For the dishes we liked best, click here.
Pastrami on Samurai
Serendipity drives the story of Hamachi Sushi Bar (2801 W. Howard St., 773-293-6904), a new kosher sushi restaurant open a month on the northern boundary of Chicago. First, faced with a vacancy, the building’s owners naturally thought of raw fish. “There was extra space, so they decided to open a sushi bar,” says Alisa Ungar-Sargon, an assistant to the owners. Then, one of the owners knew the sushi chef, Tee Shakya, from selling him a car and then eating his food at Blu Sushi in Evanston. Hamachi’s kosher menu, certified by the Chicago Rabbinical Council, covers standard maki, nigiri, and sashimi but replaces trayf ingredients such as crab and shrimp with fish-based kosher alternatives. Ungar-Sargon recommends the Rising Hamachi maki, with imitation shrimp katsu, salmon, white tuna, mango, avocado, and asparagus, topped with seared spicy yellowtail, pickled jalapeño, fish roe, and spicy ginger sauce ($19). The really happy twist of fate is that there’s no kosher law limiting the number of ingredients in a roll.
He Said It
“I wanted [the name] Black Cat, and I wanted to have discounted coffee the 13th of every month. I was advised that what might work downtown might not work here. So we named it Blue Cat.” —Jack Borys, the owner of Blue Cat Café (600 Central Ave., Highland Park, no phone yet), a coffee shop hoping to serve Intelligentsia coffee, toasted sandwiches, and cheesecake, set to open in mid-November.
On Twitter
- A spiked frozen treat makes for a sweet finale at Balena.
- The scrambled eggs at Cafe Selmarie send Pollack over the moon.
- At Lake View’s Wood, this is an outrage!
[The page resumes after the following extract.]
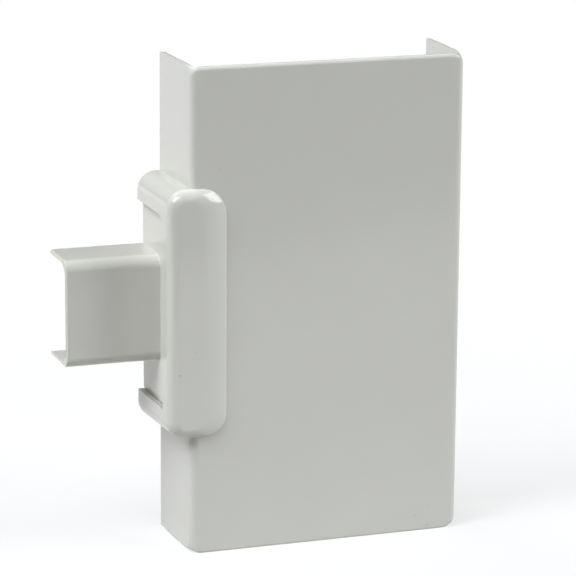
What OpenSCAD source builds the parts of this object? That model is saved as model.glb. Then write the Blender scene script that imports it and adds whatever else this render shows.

Follow Pollack on Twitter.
Things to Do
- Check out tonight’s installment of Chicago Public Media’s Off-Air Event Series at Salvage One (1840 W. Hubbard St., 312-733-0098). Beginning at 6:30 p.m., five chefs will duke it out in the Chef Battle Royale, each representing a restaurant from a different Chicago neighborhood: Humboldt Park’s Borinquen, Oak Park’s Munch, Uptown’s Pho Xe Tang, Edgewater’s Ras Dashen, and Logan Square’s Staropolska. The $15 tickets ($12 for WBEZ members and $10 for students) buy a signature dish from each chef featuring Goose Island beer. Goose Island root beer and beer floats—a promising innovation made with Goose Island’s beer Matilda and gelato from Black Dog Gelato—will also be available.
- Observe thirsty Thursday at Mon Ami Gabi Oak Brook (260 Oak Brook Ctr., 630-472-1900), which hosts its weekly Martinis and Music night tomorrow. Martinis—such as the Gabitini with Grey Goose and blue cheese-stuffed olives (regularly $12.95)—will be half-priced all day, and live acoustic guitar music will play from 6 to 9 p.m.
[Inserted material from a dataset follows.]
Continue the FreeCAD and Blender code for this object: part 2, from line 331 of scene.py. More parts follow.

- Fill your trick-or-treat bag (or plate) with goodies from the likes of Patrick Fahy (Sixteen), John Manion (La Sirena Clandestina), and Jennifer Jones (Topolobampo) at Green City Market Junior Board’s second annual Halloween Harvest Ball, Sunday from 4 to 8 p.m. at Ravenswood Event Center (4011 N. Ravenswood Ave., 773-388-2170). Tickets cost $75 ($80 at the door), and proceeds support the Green City Market’s LINK Card Matching Program, which enables families on assistance to purchase wholesome, local, and seasonal food. If you can’t make it to the party, check out the online auction.
Openings
- The Big Black Dog Tavern & Grill (1141 Central Ave., Wilmette, 847-929-5681), a casual spot that smokes its own brisket, pulled pork, pulled chicken, and St. Louis–style ribs, debuts today.
- Also in Wilmette, The Noodle Small Plates & Market (1156 Central Ave., Wilmette, 847-251-1133), a bar and restaurant adjacent to The Noodle Café, celebrates its grand opening tonight.
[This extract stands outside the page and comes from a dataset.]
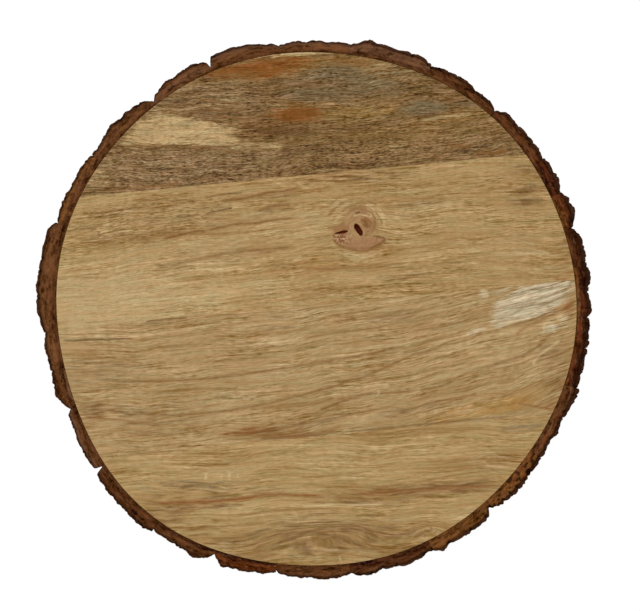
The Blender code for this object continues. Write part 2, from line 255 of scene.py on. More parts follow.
# Thin lines through given points, by kind: half width, strength, points.
STROKES = {
    "dark": (
        (3.2, 0.4, (-44, 130), (-33, 129), (-18, 129), (-2, 127)),
        (2.6, 0.35, (7, 122), (26, 123), (46, 124), (66, 126)),
        (2.4, 0.25, (-25, 114), (-11, 115), (7, 115)),
        (4.2, 0.22, (-24, 140), (-10, 142), (4, 141)),
        (0.5, 0.6, (-50, 140), (-43, 142), (-39, 144), (-36, 148), (-37, 153)),
        (0.5, 0.5, (-55, 138), (-44, 139), (-37, 142), (-33, 148)),
        (0.5, 0.65, (-26, 126), (27, 128), (46, 129)),
        (0.5, 0.5, (45, 132), (75, 134), (95, 134), (129, 136)),
        (0.5, 0.45, (-128, 101), (-106, 102), (-80, 101)),
        (0.5, 0.45, (-98, 95), (-74, 96), (-47, 97)),
        (0.5, 0.5, (-36, 108), (-11, 110), (11, 108)),
        (0.5, 0.5, (-18, 99), (11, 103), (42, 105)),
        (0.5, 0.55, (-184.3, 43.5), (-180.2, 42.4), (-174.4, 42)),
        (0.5, 0.5, (147, 104), (154, 104), (161, 103)),
        (0.5, 0.45, (97, 92), (104, 91)),
        (0.6, 0.72, (-170, 69), (-163, 69), (-139, 72), (-129, 74)),
        (0.55, 0.46, (-169, 66), (-160, 66), (-145, 66)),
        (0.55, 0.51, (-176, 58), (-167, 58), (-159, 58)),
        (0.55, 0.51, (-156.9, 81.8), (-151, 81.8), (-145.2, 82.6)),
        (0.6, 0.66, (-107, 78), (-94, 79), (-88, 78)),
        (0.6, 0.71, (-81, 80), (-68, 83), (-52, 84)),
        (0.55, 0.46, (-69, 78), (-60, 80), (-53, 80)),
        (0.6, 0.66, (-80, 69), (-66, 72), (-60, 73)),
        (0.6, 0.66, (-103, 66), (-88, 68), (-85, 69)),
        (2.2, 0.4, (145, 83), (153, 86), (162, 90)),
        (2.4, 0.4, (150, 76), (159, 78), (167, 78)),
        (0.5, 0.75, (-124, -10), (-109, -8), (-92, -7)),
        (0.5, 0.8, (-185, -24), (-158, -23), (-130, -22)),
        (0.5, 0.5, (4, -74), (11, -72), (18, -69)),
        (0.5, 0.6, (-40, -96), (-14, -94), (11, -92)),
        (0.6, 0.5, (17, -91), (87, -84), (144, -79)),
        (0.5, 0.6, (29, -152), (40, -151), (52, -151)),
        (0.8, 1, (29.9, 68.2), (31.1, 69.4), (33.3, 69.5)),
        (1, 0.8, (36.2, 61.2), (37.4, 60)),
        (0.35, 0.6, (44.2, 69.8), (46.8, 66.9), (48.6, 63.6), (48.8, 61)),
        (0.7, 0.6, (44.2, 52), (48.4, 51.8), (51, 50.4), (49.6, 47.8)),
    ),
    "red": (
        (2.6, 0.4, (11, 181), (26, 180), (42, 177)),
        (0.9, 0.45, (-39, 26), (-11, 29), (18, 29), (42, 33)),
        (1.3, 0.45, (147, -20), (154, -14), (190, 4)),
        (0.8, 0.6, (-169, -79), (-150, -81), (-130, -83)),
        (0.6, 0.6, (102, -67), (111, -65), (118, -62)),
        (0.8, 0.7, (147, -69), (162, -72), (173, -74)),
        (1.2, 0.85, (-128, -143), (-61, -140), (-33, -136), (11, -138)),
        (1.7, 0.5, (11, -138), (37, -136), (56, -134), (137, -129)),
        (0.6, 0.9, (13.2, 51.9), (14.7, 54.5), (17.2, 55.9)),
        (0.5, 0.8, (33.3, 70), (35.8, 69.4), (38, 69)),
        (1.2, 0.55, (8.8, 58.1), (13.2, 58.8), (18.3, 60.3), (22, 63.6)),
        (2, 0.5, (13.4, 56.6), (21.8, 58.2), (25.2, 58.4)),
        (1.2, 0.6, (26.6, 53.2), (30.5, 51.6), (38.6, 53.6)),
        (0.9, 0.6, (35.6, 66), (39.4, 64.6), (41.6, 61.2)),
    ),
    "brown": (
        (0.8, 0.7, (-80, 145), (-60, 144), (-50, 145)),
        (0.8, 0.7, (-74, 141), (-62, 139), (-46, 137)),
        (1, 0.6, (-87, 153), (-72, 151), (-55, 149)),
        (1, 0.7, (-78, 172), (-54, 168), (-39, 166)),
        (0.7, 0.6, (-142, 118), (-91, 118), (-74, 116), (-55, 113)),
        (1.4, 0.8, (95, 120), (104, 118), (115, 118)),
        (1.2, 0.6, (115, 114), (128, 113), (141, 114)),
        (0.8, 0.6, (-160, 86), (-128, 88), (-98, 91)),
        (1.3, 0.6, (-121, 28), (-60, 41), (-47, 42), (-12, 45)),
        (0.5, 0.5, (-176, 23), (-163, 22), (-150, 22)),
        (0.9, 0.5, (-55, 29), (4, 34), (27, 36)),
        (1, 0.8, (-72, 78), (-52, 80), (-36, 84), (-26, 85), (-9, 88)),
        (0.6, 0.5, (-123, 70), (-116, 72), (-109, 72)),
        (0.7, 0.5, (-145, 63), (-136, 63), (-128, 65), (-110, 66)),
        (1, 1, (-113, 50), (-87, 56), (-80, 56)),
        (0.9, 0.9, (-82, 56), (-59, 61), (-42, 62), (-33, 64), (-12, 66)),
        (0.6, 0.6, (-129, 53), (-104, 58), (-94, 58)),
        (0.9, 0.9, (-42, 71), (-33, 74), (-17, 76)),
        (0.6, 0.45, (-60, 64), (-50, 64), (-40, 66)),
        (0.8, 0.5, (-172, 48), (-157, 48), (-144, 48)),
        (0.7, 0.8, (131, -17), (138, -14), (157, -9), (180, 1)),
        (0.6, 0.6, (160, -28), (178, -14), (184, -12)),
        (0.6, 0.5, (55, 81), (77, 80), (99, 80)),
        (0.6, 0.5, (50, 69), (71, 67), (91, 68)),
        (0.6, 0.45, (62, 28), (107, 34), (135, 34)),
        (0.5, 0.5, (-180, -40), (-163, -37), (-144, -36)),
        (1, 0.7, (-152, -54), (-74, -51), (37, -34), (52, -30), (67, -28)),
        (0.8, 0.6, (-119, -62), (-82, -59), (-65, -59), (-55, -58)),
        (0.9, 0.7, (-138, -74), (-123, -77), (-110, -78), (-96, -78), (-46, -72), (11, -58), (24, -53),
         (37, -50), (67, -36), (84, -31), (100, -24), (126, -19)),
        (1, 0.75, (3, -75), (17, -69), (37, -63), (56, -62), (75, -60)),
        (1, 0.7, (75, -60), (92, -57), (112, -47), (155, -33), (175, -16)),
        (0.5, 0.5, (133, -55), (140, -54), (147, -52)),
        (0.7, 0.55, (83, -16), (100, -12), (120, -7)),
        (0.7, 0.55, (-11, -23), (15, -18), (42, -15), (64, -9)),
        (0.7, 0.5, (-62, -32), (-36, -28), (-11, -26)),
        (0.8, 0.6, (-39, -90), (-11, -85), (64, -70)),
        (0.7, 0.55, (42, -77), (65, -74), (91, -68), (110, -66)),
        (0.9, 0.7, (-42, -95), (-14, -93), (18, -89)),
        (0.5, 0.6, (-152, -109), (-124, -106), (-91, -103)),
        (0.6, 0.5, (-11, -124), (12, -122), (37, -120)),
        (0.6, 0.6, (78, -126), (115, -120), (135, -118)),
        (0.6, 0.6, (-60, -152), (-26, -148), (11, -146)),
        (0.6, 0.5, (-105, -160), (-77, -160), (-34, -156)),
        (0.9, 0.45, (-2, -165), (1, -163), (7, -162), (13, -163), (15, -166), (12, -168), (5, -169),
         (-1, -168), (-2, -165)),
        (0.6, 0.6, (79.6, -161.3), (82.6, -163.4), (85.5, -161.6), (84, -159.4)),
        (0.6, 0.5, (76.7, -162.7), (81.1, -166), (86.9, -164.5), (89.9, -161.3)),
        (0.8, 0.7, (12.8, 51.5), (14.7, 48.3), (18.3, 45.6), (25.3, 42.9), (34.4, 41.8), (42.8, 43.4),
         (49, 47), (52.2, 50.6)),
        (0.55, 0.8, (41.7, 52.6), (46.1, 52.2), (50.4, 51)),
        (0.5, 0.8, (36.2, 63.2), (38.4, 63.9), (40.6, 62.5), (41, 59.9), (38.8, 58.1)),
        (0.5, 0.7, (41, 54.8), (43.5, 57.7), (44.2, 61.8), (43.1, 65.8)),
        (0.5, 0.6, (37.3, 78.5), (43.1, 76.4), (48.3, 72.7), (51.5, 68.3)),
        (0.5, 0.55, (11.8, 62.5), (16.1, 67.2), (20.5, 71.2), (25.6, 74.2), (31.5, 75.4)),
        (0.5, 0.5, (8.8, 66.1), (13.2, 71.2), (18.3, 75.6), (24.2, 78.7), (30.7, 80)),
        (0.5, 0.5, (9.6, 73.8), (14.7, 78.5), (20.5, 81.8), (28.5, 84)),
        (1.2, 0.6, (13.2, 49.8), (17.4, 46.4), (24, 43.9), (32.4, 42.7)),
        (0.9, 0.7, (32.4, 42.7), (40.6, 43.9), (47, 46.9), (51.2, 50.2)),
        (2, 0.35, (36, 55.4), (40.2, 56.4), (43.2, 60), (43.4, 65)),
        (1.6, 0.35, (24.8, 71), (31, 73.6), (38.4, 72.4)),
        (2.4, 0.8, (35, 62.5), (37.4, 61), (39, 58.6)),
        (2, 0.65, (33, 64.2), (37.6, 63), (39.6, 59)),
    ),
    "grey": (
        (0.9, 0.7, (43, 166), (58, 164), (68, 164)),
        (1.2, 0.8, (69, 150), (80, 149), (90, 147), (99, 147)),
        (1, 0.7, (72, 144), (84, 144), (94, 145)),
        (0.5, 0.7, (156, 13), (177, 15), (188, 17)),
        (0.5, 0.75, (158, 6), (165, 7), (187, 14)),
        (0.55, 0.85, (147, -1), (158, 2), (168, 3), (178, 7), (183, 10), (189, 12)),
        (0.45, 0.7, (136, -1), (148, 2), (159, 6)),
        (0.5, 0.6, (132, -9), (145, -4), (154, 0)),
        (0.45, 0.5, (142, 8), (150, 11), (156, 13)),
        (0.9, 0.6, (134, -89), (158, -86), (169, -84)),
    ),
    "pale": (
        (0.8, 0.6, (78, 137), (98, 140), (115, 142)),
        (0.7, 0.8, (120.5, 13.2), (123.4, 12.5), (126.4, 12.5)),
        (0.6, 0.8, (121.3, 10.3), (124.2, 10.3), (127.1, 8.8)),
        (0.5, 0.7, (122, 8.1), (126.4, 7.4)),
        (0.8, 0.75, (167.2, -16.7), (167.2, -13.1), (169.4, -10.1), (172.4, -10.1)),
        (0.8, 0.8, (173.1, -13.1), (173.8, -15.3), (175.3, -18.2)),
        (0.7, 0.7, (176.7, -8.7), (179.7, -7.2), (182.6, -8)),
        (0.9, 0.5, (132.2, -2.1), (129.3, -2.1), (127.1, -3.6)),
        (0.9, 0.55, (137.3, -12.3), (142.4, -10.9), (146.8, -8.7)),
        (0.9, 0.7, (160, -42), (162, -36), (180, -23)),
        (0.4, 0.8, (44.6, -64.2), (46.8, -62), (46.1, -60.2)),
        (0.7, 0.85, (-11, -145), (18, -144), (52, -143)),
        (0.6, 0.7, (17.6, -181), (19.1, -184.6)),
        (0.8, 0.8, (-79.5, -120), (-79.5, -122.6), (-80.2, -125.5)),
        (0.8, 0.8, (-62, -119.6), (-62.7, -122.6), (-62, -125.5)),
        (0.5, 0.6, (-67.8, -121.1), (-68.5, -124.8)),
        (0.5, 0.6, (-56.1, -120.4), (-56.5, -124)),
        (0.6, 0.5, (62, -104), (91, -103), (113, -101)),
        (0.8, 0.35, (28.2, 66.9), (31.5, 68.2), (35.8, 68.3), (39.9, 67.8), (42.4, 65.8)),
        (0.7, 0.45, (45.7, 70.9), (48.6, 67.6), (50.4, 63.6), (50.3, 60.3)),
        (0.8, 0.4, (37.3, 76.4), (42.4, 74.5), (46.4, 72)),
        (1, 0.35, (11, 65), (14.7, 69.4), (19.1, 73.4), (24.2, 76.4), (30.7, 77.8)),
        (1, 0.3, (8.1, 68.7), (12.5, 73.8), (17.6, 77.8), (23.4, 80.7)),
        (0.9, 0.3, (22.6, 60.5), (24.4, 65.8), (28, 70.4)),
        (1.6, 0.5, (13.6, 61.5), (16.6, 66.2), (19.8, 70.2)),
        (1.7, 0.5, (44.6, 75.4), (48.4, 70.4), (49.2, 64)),
        (0.6, 0.7, (37, 75.4), (41, 73.6), (43.6, 71.2)),
        (0.8, 0.6, (27.8, 67.2), (33.6, 68.4), (41, 66.4)),
        (1.8, 0.25, (25, 53.6), (30.4, 51.6), (37, 53.2)),
    ),
}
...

- Arami Go! (203 E. Ohio St., 312-245-3003), the Arami crew’s quick-serve bento counter, has passed inspections and aims to open either October 29 or 30.
Dot Dot Dot . . .
A major expansion has begun at The Smoke Daddy (1804 W. Division St., 773-772-6656), which will more than double its seating capacity and add Southern-style brunch fare by the time work is completed in January. The restaurant remains open during renovations. . . . 312 Dining Diva reports that a veteran from Schwa and New York’s Momofuku Ko plans to open Bad Wolf Coffee near the Lake View/Roscoe Village border next month. . . . The ten-month-old food truck business Beavers Coffee + Donuts will open a kiosk at Chicago French Market (131 N. Clinton St., 312-575-0306) in early November. . . . The pro wrestler (and former owner of a Kentucky pizzeria) Lisa Marie Varonplans to open an artisanal pizza spot at 2418 North Ashland Avenue by February 2013, per the Tribune. . . . Michael Lathrop has been named the executive chef at Acre Restaurant (5308 N. Clark St., 773-334-7600). Lathrop, who was in the Erwin kitchen when it shuttered, began working under Carlos Ysaguirre at Acre last summer. When Ysaguirre departed for a new project in Austin, Texas, this month, Lathrop filled his role. . . . Brendan Sodikoff texts that he plans to visit Tokyo, Osaka, and Kyoto in January and open Kotsu Ramen shortly after returning.